For the first time, a combination of positive- and negative-muon spin rotation and relaxation (μ±SR) has been used to measure lithium-ion diffusion in a magnetic battery material.

​Left: The crystal structure of LiMnPO4 in orthorhombic symmetry. Large yellow spheres show Li, medium blue spheres in octahedra show Mn, and medium purple spheres in tetrahedra show P, and small red and magenta spheres represent the two μ+ sites,predicted by density functional theory (DFT) calculations with VASP. The corners of each polyhedron are occupied by O (not shown).
Right: The relationship between ν± (DLi) and inverse temperature. ν± (DLi) estimated from the μ±SR results. The solid line represents the fit using a thermal activation process.​​
Credit: Jun Sugiyama

Using positive muon spin relaxation and rotation (μ+SR) to investigate battery materials is a well-established technique at ISIS, and other facilities, due to its ability to measure the diffusion of charge carriers such as Li+, as described in our muon energy materials feature article. However, at higher temperatures, the μ+ that is implanted in the material can itself diffuse through the material. This leads to ambiguity when distinguishing between Li+ and μ+ mobility in positive muon diffusion measurements above such temperatures.

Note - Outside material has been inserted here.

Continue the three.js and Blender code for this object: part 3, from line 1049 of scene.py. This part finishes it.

When using negative muons, the implanted μ- species won't diffuse, even at high temperatures, enabling the study of other charge carriers in the lattice. This study uses the combination of negative muon experiments on ARGUS to determine the species that is diffusing, and positive muon experiments on EMU to study the detailed temperature dependence of this diffusion.

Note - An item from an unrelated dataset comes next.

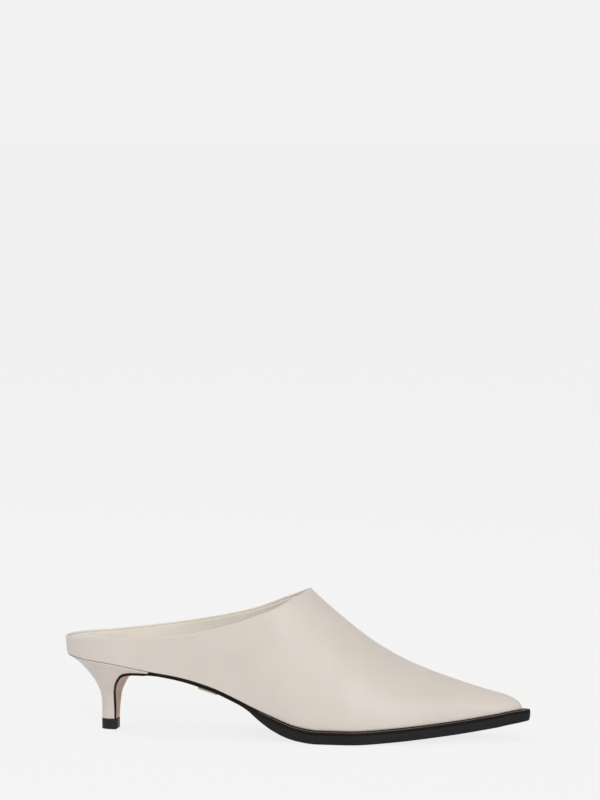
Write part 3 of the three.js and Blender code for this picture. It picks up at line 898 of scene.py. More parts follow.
    def relief(self, skin: dict[str, np.ndarray], loop: np.ndarray) -> np.ndarray:
        """How far the leather stands off the last's surface.

        Args:
            skin: surface from the surface method.
            loop: numbers of the sections round the opening.

        Returns:
            Distance along the normal, as sections and rows.
        """
        points = skin["points"]
        edge = points[loop, -1]
        flat = points.reshape(-1, 3)
        away = np.concatenate([
            np.linalg.norm(part[:, None] - edge[None], axis=-1).min(axis=1)
            for part in np.array_split(flat, self.chunks)
        ]).reshape(points.shape[:2])
        made = self.fold_roll * np.exp(-(((away - self.roll_drop) / self.roll_width) ** 2))
        under_ridge = smoothstep(self.last.ridge(points[..., 0]) - points[..., 2], 0, self.ridge_ease)
        for fold in self.folds:
            start, end = np.array(fold.start, dtype=float), np.array(fold.end, dtype=float)
            seen = points[..., (0, 2)] - start
            run = end - start
            share = np.clip((seen @ run) / (run @ run), 0, 1)
            off = np.linalg.norm(seen - share[..., None] * run, axis=-1)
            same = (skin["sign"] == fold.side.value)[:, None]
            made += np.where(same, fold.depth * np.exp(-((off / fold.width) ** 2)), 0.0) * under_ridge
        height = points[..., 2] - self.last.bed(points[..., 0])
        depth = np.clip(self.feather - height, 0, self.feather)
        rounding = self.feather - np.sqrt(self.feather**2 - depth**2)
        return made * smoothstep(height, *self.foot_fade) - rounding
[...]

The international research collaboration chose the battery cathode material LiMnPO4 as the focus of this study, as previous μ+SR results show diffusion that begins to increase with temperature above 200 K. By using the combined μ±SR techniques, the researchers were able to confirm that is lithium ions that are diffusing in the material, and that the implanted μ+ species remain stable.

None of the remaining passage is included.